We have found that if dad isn’t travelling with us then the only way we could manage is with a baby carrier. Our Ergo carrier is particularly great as even at 13 months I can comfortably fit in it (and will for a long time still), Mum can easily carry me in it for an hour or longer and it folds up fairly small and light.

Although many airlines will allow you to take your stroller pretty much to the plane door – and indeed Emirates do have complimentary strollers you can borrow in Dubai airport only (however don’t rely on this as out of 6 times in Dubai airport we have only been able to get our hands on one once) -there is often a huge gap in the airline’s thinking when it comes to you getting off the plane at the other end and quite often you are expected to carry your baby and all your hand luggage (and airport shopping!) to the luggage carousels.

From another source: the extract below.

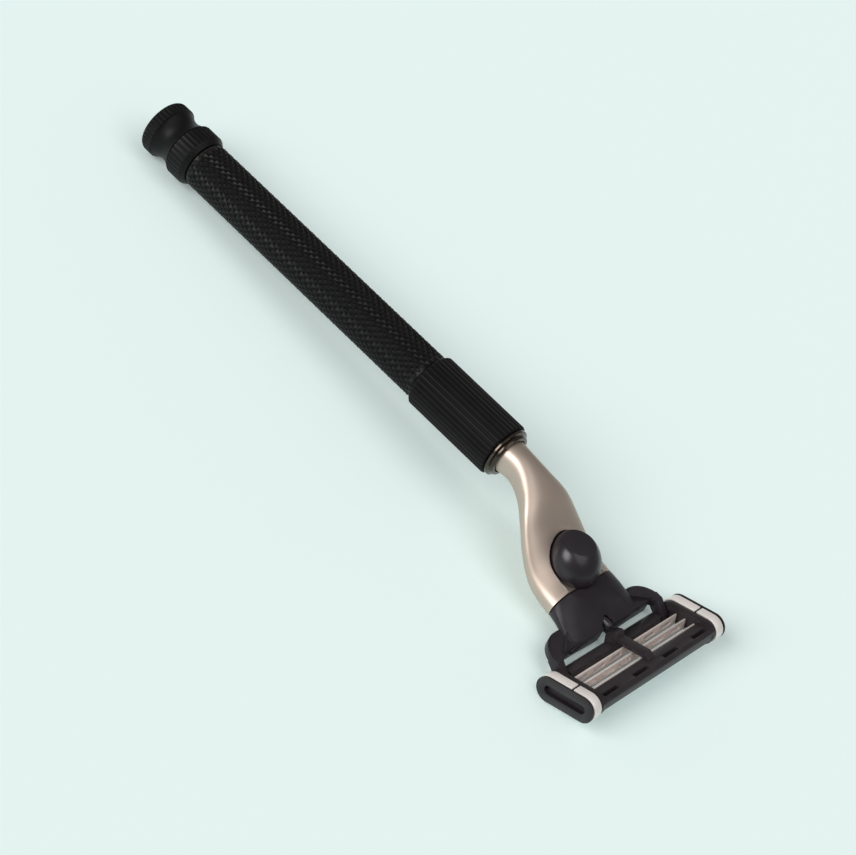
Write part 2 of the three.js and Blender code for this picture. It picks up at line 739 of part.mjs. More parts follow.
// A thin upright web from the trunk's flank out to the lobe's front edge.
function gusset(side, lobeX, lobeZ) {
  const [thickness, height] = GUSSET;
  const front = trunkFront - SLIP;
  const neckWidth = neckSections[neckSections.length - 1][2];
  const inner = [lobeX + thickness, neckWidth - GUSSET_SPREAD[0]];
  const outer = [front, YOKE_FRONT[1] + GUSSET_SPREAD[1]];
  const web = new THREE.ExtrudeGeometry(polygon([
    inner, outer, [front, outer[1] - thickness], [inner[0], inner[1] - thickness],
  ]), { depth: height, bevelEnabled: false });
  if (side < 0) web.scale(1, -1, 1);
  web.translate(0, 0, lobeZ);
  return solid(web);
}

function yoke() {
  const socket = block([yokeStart - 1, noseEnd + GAP], [-cavityHalf, cavityHalf],
    [cavityFloor, noseTop + GAP]);
  const plungerWay = rodX([noseEnd, pivotX], plungerR + GAP, plungerZ);
  const camHalf = CAM_WIDTH / 2 + GAP;
  const camRoom = block([pivotX - camSweep() - GAP, pivotX], [-camHalf, camHalf],
    [pivotZ - roundR, dockZ]);
  return cut(join([yokeTrunk(), yokeArm(1), yokeArm(-1)]),
    [socket, plungerWay, camRoom, buttonPocket()]);
}

place(handle, "yoke", yoke(), blackPlastic);

// ---------------------------------------------------------------- blade frame

function capBar() {
  const bar = acrossHead(polygon([
    [capInner, stripBed], [BAR_OUTER - BAR_CHAMFER, stripBed],
    [BAR_OUTER, stripBed + BAR_CHAMFER], [BAR_OUTER, CAP_BAR_BACK - BAR_CHAMFER],
    [BAR_OUTER - BAR_CHAMFER, CAP_BAR_BACK], [capInner, CAP_BAR_BACK],
  ]), [-openHalf - edge, openHalf + edge]);
  const [length, width, depth] = CAP_SLOT;
  const slots = [-1.5, -0.5, 0.5, 1.5].map((place) => block(
    [CAP_SLOT_AT - width / 2, CAP_SLOT_AT + width / 2],
    [place * CAP_SLOT_PITCH - length / 2, place * CAP_SLOT_PITCH + length / 2],
    [CAP_BAR_BACK - depth, CAP_BAR_BACK + 1]));
  return cut(bar, slots);
}

// The bar stops short of each arm, and a thinner bridge under the arm carries on to the flange.
function guardBar() {
  const bar = acrossHead(polygon([
    [-BAR_OUTER, stripBed + BAR_CHAMFER], [-BAR_OUTER + BAR_CHAMFER, stripBed],
    [guardInner, stripBed], [guardInner, GUARD_BAR_BACK],
    [-BAR_OUTER + BAR_CHAMFER, GUARD_BAR_BACK], [-BAR_OUTER, GUARD_BAR_BACK - BAR_CHAMFER],
  ]), [-armInner + ARM_GAP, armInner - ARM_GAP]);
  const under = PIVOT[1] - ARM_EYE_D / 2 - ARM_GAP;
  const bridges = [1, -1].map((side) => acrossHead(polygon([
    [-BAR_OUTER + 2 * BAR_CHAMFER, -roundR + 2 * edge], [guardInner, -roundR + 2 * edge],
    [guardInner, under], [-BAR_OUTER + BAR_CHAMFER, under],
  ]), span(side, openHalf - FIN_INSET + GAP, openHalf + edge)));
  const posts = [1, -1].map((side) => acrossHead(polygon([
    [-BAR_OUTER + 2 * BAR_CHAMFER, -roundR + 2 * edge], [guardInner, -roundR + 2 * edge],
    [guardInner, 0], [-BAR_OUTER + 2 * BAR_CHAMFER, 0],
  ]), span(side, openHalf - FIN_INSET + GAP, armInner - ARM_GAP)));
  return join([bar, ...bridges, ...posts]);
}

function centreRib() {
  const under = roundR - RIB_THICKNESS;
  const rib = acrossHead(polygon([
    [guardInner + edge, roundR - edge], [guardInner + edge, under], [capInner - edge, under],
    [capInner + edge, CAP_BAR_BACK - edge], [CAP_SLOT_AT - CAP_SLOT[1], CAP_BAR_BACK - edge],
    [CAP_SLOT_AT - CAP_SLOT[1], CAP_BAR_BACK + edge], [capInner, roundR],
    [guardInner + 2 * edge, roundR],
  ]), [-RIB_WIDTH / 2, RIB_WIDTH / 2]);
  const cam = acrossHead(polygon(camOutline()), [-CAM_WIDTH / 2, CAM_WIDTH / 2]);
  return rib.add(cam);
}

// One end of the frame: a flange with the pivot bearing, a core for the clip and the end plate.
function frameEnd(side) {
  const flange = acrossHead(stadium(HEAD_LENGTH - GAP, HEAD_THICKNESS - GAP),
    span(side, openHalf, flangeOuter));
  const under = 2 * (CLIP_THICKNESS + GAP);
  const core = acrossHead(stadium(HEAD_LENGTH - under, HEAD_THICKNESS - under),
    span(side, openHalf, headHalf - END_PLATE / 2));
  const plate = acrossHead(stadium(HEAD_LENGTH, HEAD_THICKNESS),
    span(side, headHalf - END_PLATE, headHalf));
  const [length, width, depth] = END_SLOT;
  const slot = acrossHead(stadium(length, width), span(side, headHalf - depth, headHalf + 1));
  const bearing = rodY(span(side, openHalf - 1, armOuter + TRUNNION_REACH + SLIP),
    TRUNNION_D / 2 + SLIP, PIVOT[0], PIVOT[1]);
  const firstEdge = bladeSection(0)[2][0];
  const lastSeat = bladeSection(BLADE_COUNT - 1)[0][0];
  const bladeRoom = block([firstEdge - GAP, lastSeat + GAP],
    span(side, openHalf - 1, clipOuter - BLADE_END_BACK + GAP),
    [-HEAD_THICKNESS, bladeSection(0)[0][1] + BLADE_FLOAT + GAP]);
  return cut(join([flange, core, plate]), [slot, bearing, bladeRoom]);
}

// A strip of metal wrapped round the frame, its two ends meeting on the back.
function clip(side) {
  const width = span(side, clipInner, clipOuter);
  const outer = acrossHead(stadium(HEAD_LENGTH, HEAD_THICKNESS), width);
  const inner = acrossHead(stadium(HEAD_LENGTH - 2 * CLIP_THICKNESS,
    HEAD_THICKNESS - 2 * CLIP_THICKNESS), [width[0] - 1, width[1] + 1]);
  const split = block([CLIP_SPLIT_AT - CLIP_SPLIT / 2, CLIP_SPLIT_AT + CLIP_SPLIT / 2],
    [width[0] - 1, width[1] + 1], [0, HEAD_THICKNESS]);
  return cut(outer, [inner, split]);
}

// ---------------------------------------------------------------- blades and strips

const lean = [Math.cos(BLADE_ANGLE), Math.sin(BLADE_ANGLE)];

// A blade's section, from its seat to its edge and back along its lower side.
function bladeSection(index) {
  const u = BLADE_FIRST + index * BLADE_PITCH;
  const seat = [u + BLADE_SEAT, supportFoot - BLADE_SEAT - BLADE_THICKNESS / 2];
  const along = (depth, lower) => [
    seat[0] - depth * lean[0] + lower * lean[1],
    seat[1] - depth * lean[1] - lower * lean[0],
  ];
  const bevelled = BLADE_DEPTH - BLADE_BEVEL;
  return [
    seat, along(bevelled, 0), along(BLADE_DEPTH, BLADE_THICKNESS / 2),
    along(bevelled, BLADE_THICKNESS), along(0, BLADE_THICKNESS),
  ];
}

// An L-shaped support: an upright leg with windows, and a platform leaning to the guard.
function bladeSupport(index) {
  const u = BLADE_FIRST + index * BLADE_PITCH;
  const t = SUPPORT_THICKNESS;
  const foot = supportFoot;
  const tip = [u - SUPPORT_PLATFORM * lean[0], foot - SUPPORT_PLATFORM * lean[1]];
  const half = openHalf - BLADE_END_GAP;
  const body = acrossHead(polygon([
    [u + t, foot], [u + t, foot + SUPPORT_HEIGHT], [u, foot + SUPPORT_HEIGHT],
    [u, foot + t], [tip[0] - t * lean[1], tip[1] + t * lean[0]], tip, [u, foot],
  ]), [-half, half]);
  const [length, height] = SUPPORT_WINDOW;
  const floor = foot + (SUPPORT_HEIGHT - height) / 2;
  const windows = [-2.5, -1.5, -0.5, 0.5, 1.5, 2.5].map((place) => block(
    [u - 1, u + t + 1],
    [place * SUPPORT_WINDOW_PITCH - length / 2, place * SUPPORT_WINDOW_PITCH + length / 2],
    [floor, floor + height]));
  return cut(body, windows);
}

function blade(index) {
  const half = clipOuter - BLADE_END_BACK;
  return acrossHead(polygon(bladeSection(index)), [-half, half]);
}

function guardFins() {
  const bed = stripBed - GAP;
  const start = -BAR_OUTER + 2 * BAR_CHAMFER;
  const root = -roundR + FIN_PITCH;
  const outline = [[start, bed], [start + FIN_COUNT * FIN_PITCH, bed]];
  for (let i = FIN_COUNT - 1; i >= 0; i--) {
    const u = start + i * FIN_PITCH;
    outline.push([u + FIN_PITCH * 0.9, root], [u + FIN_PITCH / 2, root - FIN_PITCH * 0.8]);
    outline.push([u + FIN_PITCH * 0.1, root]);
  }
  return acrossHead(polygon(outline), [-openHalf + FIN_INSET, openHalf - FIN_INSET]);
}

function lubricatingStrip() {
  const bed = stripBed - GAP;
  const face = bed - STRIP_THICKNESS;
  const outer = BAR_OUTER - 2 * BAR_CHAMFER;
  return acrossHead(polygon([
    [capInner + GAP, bed], [capInner + GAP, face + edge], [capInner + GAP + edge, face],
    [outer - edge, face], [outer, face + edge], [outer, bed],
  ]), [-openHalf + GAP, openHalf - GAP]);
}

place(head, "blade_frame",
  join([capBar(), guardBar(), centreRib(), frameEnd(1), frameEnd(-1)]), blackPlastic);
place(head, "clip_left", clip(-1), silverClip);
place(head, "clip_right", clip(1), silverClip);
for (let index = 0; index < BLADE_COUNT; index++) {
  place(head, `blade_support_${index + 1}`, bladeSupport(index), steel);
  place(head, `blade_${index + 1}`, blade(index), steel);
}
place(head, "guard_fins", guardFins(), rubber);
place(head, "lubricating_strip", lubricatingStrip(), lubricant);

// ---------------------------------------------------------------- the razor as it rests

head.position.set(headPlace[0], 0, headPlace[1]);
head.rotation.y = -HEAD_ANGLE;

// The table touches the rim of the knob and the round guard side of the head.
const [restX, restZ] = fromHead([roundR - HEAD_LENGTH / 2, 0]);
const run = restX - (knobEnd + KNOB_END_ROUND);
const drop = -restZ - KNOB_D / 2;
const restTilt = Math.asin(roundR / Math.hypot(run, drop)) + Math.atan2(drop, run);

const razor = new THREE.Group();
razor.add(handle, head);
razor.rotation.y = -restTilt;
razor.updateMatrixWorld(true);
const box = new THREE.Box3().setFromObject(razor, true);
razor.position.set(-(box.min.x + box.max.x) / 2, -(box.min.y + box.max.y) / 2, -box.min.z);

const model = new THREE.Group();
model.add(razor);
export default model;
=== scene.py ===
import math
import json
import bpy
from mathutils import Matrix, Vector


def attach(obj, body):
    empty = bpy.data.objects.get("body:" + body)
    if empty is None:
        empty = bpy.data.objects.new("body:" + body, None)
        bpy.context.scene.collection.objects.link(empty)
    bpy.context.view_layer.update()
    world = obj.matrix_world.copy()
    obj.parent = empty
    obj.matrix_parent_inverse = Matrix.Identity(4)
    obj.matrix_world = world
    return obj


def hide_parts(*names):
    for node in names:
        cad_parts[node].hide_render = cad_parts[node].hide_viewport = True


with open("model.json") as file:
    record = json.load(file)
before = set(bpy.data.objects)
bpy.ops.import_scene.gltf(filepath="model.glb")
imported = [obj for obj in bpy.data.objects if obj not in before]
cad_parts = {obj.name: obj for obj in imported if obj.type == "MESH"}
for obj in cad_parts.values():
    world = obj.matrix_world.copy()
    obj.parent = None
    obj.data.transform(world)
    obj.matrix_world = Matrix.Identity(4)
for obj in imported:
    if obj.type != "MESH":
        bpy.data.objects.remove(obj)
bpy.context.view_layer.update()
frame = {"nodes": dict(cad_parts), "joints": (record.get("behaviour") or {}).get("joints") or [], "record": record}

# ---- The view, the table and the light
# The razor lies on a plain mint table under a wide soft light, seen from above its near side, with
# the head at the lower right. The camera is far off, so the perspective is slight.
VIEW_PLACE = Vector((0.143152, -0.3448, 0.331506))
VIEW_RIGHT = Vector((0.643607, 0.643386, 0.414518))
VIEW_BACK = Vector((0.271439, -0.69829, 0.662353))
view_up = VIEW_BACK.cross(VIEW_RIGHT)
camera_data = bpy.data.cameras.new("camera")
camera_data.sensor_width = 36
camera_data.lens = 109.3
camera = bpy.data.objects.new("camera", camera_data)
bpy.context.scene.collection.objects.link(camera)
turn = Matrix((VIEW_RIGHT, view_up, VIEW_BACK)).transposed()
camera.matrix_world = Matrix.Translation(VIEW_PLACE) @ turn.to_4x4()
bpy.context.scene.camera = camera

TABLE_SIZE = 6.0
TABLE_COLOUR = (0.785, 0.922, 0.907, 1)
TABLE_GLOW = 0.145  # a faint glow of its own keeps the shadows pale
bpy.ops.mesh.primitive_plane_add(size=TABLE_SIZE)
table = bpy.context.object
table.name = "table"
table_paint = bpy.data.materials.new("table_paint")
table_paint.use_nodes = True
table_shader = table_paint.node_tree.nodes["Principled BSDF"]
table_shader.inputs["Base Color"].default_value = TABLE_COLOUR
table_shader.inputs["Roughness"].default_value = 1.0
table_shader.inputs["Specular IOR Level"].default_value = 0.0
table_shader.inputs["Emission Color"].default_value = TABLE_COLOUR
table_shader.inputs["Emission Strength"].default_value = TABLE_GLOW
table.data.materials.append(table_paint)

SKY_COLOUR = (1.0, 0.985, 0.965, 1)
SKY_STRENGTH = 0.26
world = bpy.data.worlds.new("studio")
world.use_nodes = True
world.node_tree.nodes["Background"].inputs["Color"].default_value = SKY_COLOUR
world.node_tree.nodes["Background"].inputs["Strength"].default_value = SKY_STRENGTH
bpy.context.scene.world = world
bpy.context.scene.view_settings.view_transform = "Standard"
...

After a long flight (and often little sleep the night before) I don’t think Mum would have managed to do this without me in a carrier.  It may sound like a small thing, but trying to get a trolley, load possibly two suitcases, hand luggage, a stroller and a carseat on whilst holding a baby and then pushing the teetering lot through customs – especially when you’re a bit tired – is not an easy task. With me in my carrier, it becomes a possibility. Be prepared to have a few pound / Euro / whatever currency coins handy in your pocket  in case you need them to get a trolley (you don’t need them for Dubai, but do for example in Manchester, Rome and Leeds Bradford).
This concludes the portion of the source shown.